● Objective: Return all the data, word for word.

● Items:
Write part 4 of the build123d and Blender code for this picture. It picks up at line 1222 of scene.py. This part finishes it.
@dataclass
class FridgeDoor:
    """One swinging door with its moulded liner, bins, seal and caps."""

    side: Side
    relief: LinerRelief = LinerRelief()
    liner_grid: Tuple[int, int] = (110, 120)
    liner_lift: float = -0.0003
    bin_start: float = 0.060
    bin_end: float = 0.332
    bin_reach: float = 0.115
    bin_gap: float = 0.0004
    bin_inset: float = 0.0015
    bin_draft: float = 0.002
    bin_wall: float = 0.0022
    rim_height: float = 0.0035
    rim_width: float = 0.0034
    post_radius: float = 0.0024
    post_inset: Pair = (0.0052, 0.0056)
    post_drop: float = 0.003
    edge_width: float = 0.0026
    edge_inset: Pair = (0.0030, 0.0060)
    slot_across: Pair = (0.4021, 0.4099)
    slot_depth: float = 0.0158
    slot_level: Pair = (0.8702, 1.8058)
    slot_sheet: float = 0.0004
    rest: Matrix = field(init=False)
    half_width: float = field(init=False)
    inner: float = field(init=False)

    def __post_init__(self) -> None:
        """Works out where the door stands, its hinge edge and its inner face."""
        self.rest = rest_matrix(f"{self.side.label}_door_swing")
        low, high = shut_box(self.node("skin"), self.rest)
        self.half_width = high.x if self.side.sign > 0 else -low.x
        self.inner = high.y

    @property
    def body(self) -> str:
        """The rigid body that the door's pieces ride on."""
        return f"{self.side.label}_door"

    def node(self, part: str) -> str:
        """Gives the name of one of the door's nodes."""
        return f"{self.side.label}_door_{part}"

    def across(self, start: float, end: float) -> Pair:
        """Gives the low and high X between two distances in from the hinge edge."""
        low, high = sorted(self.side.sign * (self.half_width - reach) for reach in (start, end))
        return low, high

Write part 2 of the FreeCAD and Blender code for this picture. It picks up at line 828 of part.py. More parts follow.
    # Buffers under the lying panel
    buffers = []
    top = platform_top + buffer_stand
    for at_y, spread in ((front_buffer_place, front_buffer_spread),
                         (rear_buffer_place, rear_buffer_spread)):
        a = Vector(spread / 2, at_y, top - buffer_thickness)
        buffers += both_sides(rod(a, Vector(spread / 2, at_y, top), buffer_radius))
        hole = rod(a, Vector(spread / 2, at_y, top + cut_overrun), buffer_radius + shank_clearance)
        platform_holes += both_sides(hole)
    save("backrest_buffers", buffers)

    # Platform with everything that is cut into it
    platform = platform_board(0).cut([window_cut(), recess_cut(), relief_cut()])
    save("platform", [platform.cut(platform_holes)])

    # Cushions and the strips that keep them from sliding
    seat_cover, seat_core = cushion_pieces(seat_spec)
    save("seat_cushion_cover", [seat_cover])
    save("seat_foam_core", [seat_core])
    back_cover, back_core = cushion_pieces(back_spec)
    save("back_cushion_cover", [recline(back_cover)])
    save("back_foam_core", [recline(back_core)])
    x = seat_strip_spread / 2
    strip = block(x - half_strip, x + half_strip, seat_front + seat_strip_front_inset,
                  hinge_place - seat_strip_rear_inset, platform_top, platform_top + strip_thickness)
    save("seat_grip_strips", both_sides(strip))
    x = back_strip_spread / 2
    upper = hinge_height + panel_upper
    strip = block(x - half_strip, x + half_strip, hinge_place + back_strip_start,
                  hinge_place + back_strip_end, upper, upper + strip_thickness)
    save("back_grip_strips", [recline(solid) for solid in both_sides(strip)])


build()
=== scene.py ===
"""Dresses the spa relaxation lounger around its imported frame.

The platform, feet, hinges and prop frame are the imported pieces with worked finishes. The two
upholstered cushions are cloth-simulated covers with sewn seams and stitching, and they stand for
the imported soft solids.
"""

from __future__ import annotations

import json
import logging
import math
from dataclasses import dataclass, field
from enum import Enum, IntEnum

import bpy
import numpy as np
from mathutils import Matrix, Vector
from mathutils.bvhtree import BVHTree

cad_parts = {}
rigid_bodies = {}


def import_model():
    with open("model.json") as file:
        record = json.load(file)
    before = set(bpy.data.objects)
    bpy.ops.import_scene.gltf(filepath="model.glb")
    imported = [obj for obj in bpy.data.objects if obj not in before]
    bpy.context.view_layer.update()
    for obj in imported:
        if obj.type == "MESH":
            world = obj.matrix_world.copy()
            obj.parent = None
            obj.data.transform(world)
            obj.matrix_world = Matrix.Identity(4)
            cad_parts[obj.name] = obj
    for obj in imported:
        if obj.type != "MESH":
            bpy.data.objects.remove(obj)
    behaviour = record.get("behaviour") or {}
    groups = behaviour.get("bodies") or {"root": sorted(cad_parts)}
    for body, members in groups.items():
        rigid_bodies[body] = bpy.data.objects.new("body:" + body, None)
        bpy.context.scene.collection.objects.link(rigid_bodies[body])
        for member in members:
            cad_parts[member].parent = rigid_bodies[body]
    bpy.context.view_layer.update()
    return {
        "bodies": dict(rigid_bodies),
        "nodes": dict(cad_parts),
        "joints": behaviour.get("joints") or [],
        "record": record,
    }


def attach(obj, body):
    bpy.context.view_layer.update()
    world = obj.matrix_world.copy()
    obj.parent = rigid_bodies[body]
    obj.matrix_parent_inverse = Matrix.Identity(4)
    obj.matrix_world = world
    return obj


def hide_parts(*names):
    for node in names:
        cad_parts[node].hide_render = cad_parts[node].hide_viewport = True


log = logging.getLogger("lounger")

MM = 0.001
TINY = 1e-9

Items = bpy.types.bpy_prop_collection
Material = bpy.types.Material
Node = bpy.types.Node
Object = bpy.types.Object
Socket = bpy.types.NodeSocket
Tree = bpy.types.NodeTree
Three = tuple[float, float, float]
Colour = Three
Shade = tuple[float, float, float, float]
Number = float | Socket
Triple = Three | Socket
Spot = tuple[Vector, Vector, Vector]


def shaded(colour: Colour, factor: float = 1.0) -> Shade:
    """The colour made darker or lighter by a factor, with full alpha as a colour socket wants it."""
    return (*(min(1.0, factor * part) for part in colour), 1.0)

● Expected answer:
Write part 4 of the build123d and Blender code for this picture. It picks up at line 1222 of scene.py. This part finishes it.
@dataclass
class FridgeDoor:
    """One swinging door with its moulded liner, bins, seal and caps."""

    side: Side
    relief: LinerRelief = LinerRelief()
    liner_grid: Tuple[int, int] = (110, 120)
    liner_lift: float = -0.0003
    bin_start: float = 0.060
    bin_end: float = 0.332
    bin_reach: float = 0.115
    bin_gap: float = 0.0004
    bin_inset: float = 0.0015
    bin_draft: float = 0.002
    bin_wall: float = 0.0022
    rim_height: float = 0.0035
    rim_width: float = 0.0034
    post_radius: float = 0.0024
    post_inset: Pair = (0.0052, 0.0056)
    post_drop: float = 0.003
    edge_width: float = 0.0026
    edge_inset: Pair = (0.0030, 0.0060)
    slot_across: Pair = (0.4021, 0.4099)
    slot_depth: float = 0.0158
    slot_level: Pair = (0.8702, 1.8058)
    slot_sheet: float = 0.0004
    rest: Matrix = field(init=False)
    half_width: float = field(init=False)
    inner: float = field(init=False)

    def __post_init__(self) -> None:
        """Works out where the door stands, its hinge edge and its inner face."""
        self.rest = rest_matrix(f"{self.side.label}_door_swing")
        low, high = shut_box(self.node("skin"), self.rest)
        self.half_width = high.x if self.side.sign > 0 else -low.x
        self.inner = high.y

    @property
    def body(self) -> str:
        """The rigid body that the door's pieces ride on."""
        return f"{self.side.label}_door"

    def node(self, part: str) -> str:
        """Gives the name of one of the door's nodes."""
        return f"{self.side.label}_door_{part}"

    def across(self, start: float, end: float) -> Pair:
        """Gives the low and high X between two distances in from the hinge edge."""
        low, high = sorted(self.side.sign * (self.half_width - reach) for reach in (start, end))
        return low, high

Write part 2 of the FreeCAD and Blender code for this picture. It picks up at line 828 of part.py. More parts follow.
    # Buffers under the lying panel
    buffers = []
    top = platform_top + buffer_stand
    for at_y, spread in ((front_buffer_place, front_buffer_spread),
                         (rear_buffer_place, rear_buffer_spread)):
        a = Vector(spread / 2, at_y, top - buffer_thickness)
        buffers += both_sides(rod(a, Vector(spread / 2, at_y, top), buffer_radius))
        hole = rod(a, Vector(spread / 2, at_y, top + cut_overrun), buffer_radius + shank_clearance)
        platform_holes += both_sides(hole)
    save("backrest_buffers", buffers)

    # Platform with everything that is cut into it
    platform = platform_board(0).cut([window_cut(), recess_cut(), relief_cut()])
    save("platform", [platform.cut(platform_holes)])

    # Cushions and the strips that keep them from sliding
    seat_cover, seat_core = cushion_pieces(seat_spec)
    save("seat_cushion_cover", [seat_cover])
    save("seat_foam_core", [seat_core])
    back_cover, back_core = cushion_pieces(back_spec)
    save("back_cushion_cover", [recline(back_cover)])
    save("back_foam_core", [recline(back_core)])
    x = seat_strip_spread / 2
    strip = block(x - half_strip, x + half_strip, seat_front + seat_strip_front_inset,
                  hinge_place - seat_strip_rear_inset, platform_top, platform_top + strip_thickness)
    save("seat_grip_strips", both_sides(strip))
    x = back_strip_spread / 2
    upper = hinge_height + panel_upper
    strip = block(x - half_strip, x + half_strip, hinge_place + back_strip_start,
                  hinge_place + back_strip_end, upper, upper + strip_thickness)
    save("back_grip_strips", [recline(solid) for solid in both_sides(strip)])


build()
=== scene.py ===
"""Dresses the spa relaxation lounger around its imported frame.

The platform, feet, hinges and prop frame are the imported pieces with worked finishes. The two
upholstered cushions are cloth-simulated covers with sewn seams and stitching, and they stand for
the imported soft solids.
"""

from __future__ import annotations

import json
import logging
import math
from dataclasses import dataclass, field
from enum import Enum, IntEnum

import bpy
import numpy as np
from mathutils import Matrix, Vector
from mathutils.bvhtree import BVHTree

cad_parts = {}
rigid_bodies = {}


def import_model():
    with open("model.json") as file:
        record = json.load(file)
    before = set(bpy.data.objects)
    bpy.ops.import_scene.gltf(filepath="model.glb")
    imported = [obj for obj in bpy.data.objects if obj not in before]
    bpy.context.view_layer.update()
    for obj in imported:
        if obj.type == "MESH":
            world = obj.matrix_world.copy()
            obj.parent = None
            obj.data.transform(world)
            obj.matrix_world = Matrix.Identity(4)
            cad_parts[obj.name] = obj
    for obj in imported:
        if obj.type != "MESH":
            bpy.data.objects.remove(obj)
    behaviour = record.get("behaviour") or {}
    groups = behaviour.get("bodies") or {"root": sorted(cad_parts)}
    for body, members in groups.items():
        rigid_bodies[body] = bpy.data.objects.new("body:" + body, None)
        bpy.context.scene.collection.objects.link(rigid_bodies[body])
        for member in members:
            cad_parts[member].parent = rigid_bodies[body]
    bpy.context.view_layer.update()
    return {
        "bodies": dict(rigid_bodies),
        "nodes": dict(cad_parts),
        "joints": behaviour.get("joints") or [],
        "record": record,
    }


def attach(obj, body):
    bpy.context.view_layer.update()
    world = obj.matrix_world.copy()
    obj.parent = rigid_bodies[body]
    obj.matrix_parent_inverse = Matrix.Identity(4)
    obj.matrix_world = world
    return obj


def hide_parts(*names):
    for node in names:
        cad_parts[node].hide_render = cad_parts[node].hide_viewport = True


log = logging.getLogger("lounger")

MM = 0.001
TINY = 1e-9

Items = bpy.types.bpy_prop_collection
Material = bpy.types.Material
Node = bpy.types.Node
Object = bpy.types.Object
Socket = bpy.types.NodeSocket
Tree = bpy.types.NodeTree
Three = tuple[float, float, float]
Colour = Three
Shade = tuple[float, float, float, float]
Number = float | Socket
Triple = Three | Socket
Spot = tuple[Vector, Vector, Vector]


def shaded(colour: Colour, factor: float = 1.0) -> Shade:
    """The colour made darker or lighter by a factor, with full alpha as a colour socket wants it."""
    return (*(min(1.0, factor * part) for part in colour), 1.0)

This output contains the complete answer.